Whether you will like this construction better than what you will find in most textbooks, and whether you will find it helpful, will depend on how you like your mathematics. The problem with this construction, however, is that interacting quantum fields are constructed heuristically using $\hat\phi(x)$, they cannot be constructed using $\hat\phi_f$.

Answer 2

The standard analogy of $\phi$ and $\pi$ with $q$ and $p$, using the corresponding facts for the harmonic oscillator, is perfectly adequate. It works since free fields are essentially given by a continuum of independent oscillators, one for each 3-momentum. Nothing is swept under the rug. One can do exactly the same on the field level directly, but it doesn't add any insight.

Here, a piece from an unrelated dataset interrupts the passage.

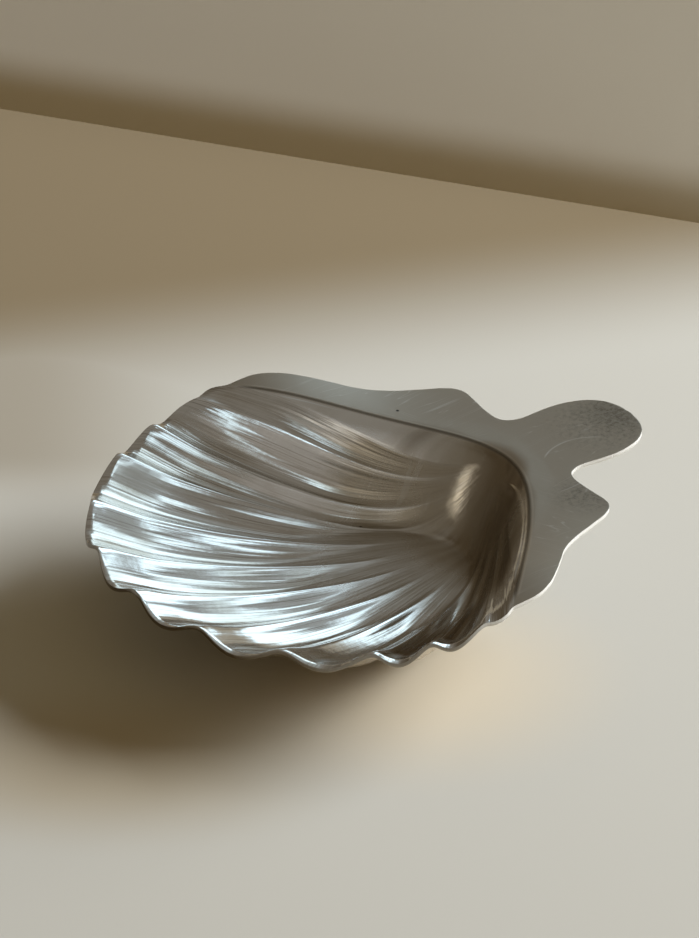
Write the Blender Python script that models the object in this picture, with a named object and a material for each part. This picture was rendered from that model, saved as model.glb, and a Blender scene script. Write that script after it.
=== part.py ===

Alternatively, and perhaps the cleanest and most direct way to set up everything is to start in momentum space with creation and annihilation operators, then form $a(t,x)=\int dp e^{-iE(p)t+p\cdot x} a(p)$, show that its adjoint $a^*(x)$ creates a general 1-particle state form the vacuum, and verify that $\phi(x)=const(a(x)+a^*(x))$ satisfies the free field equations.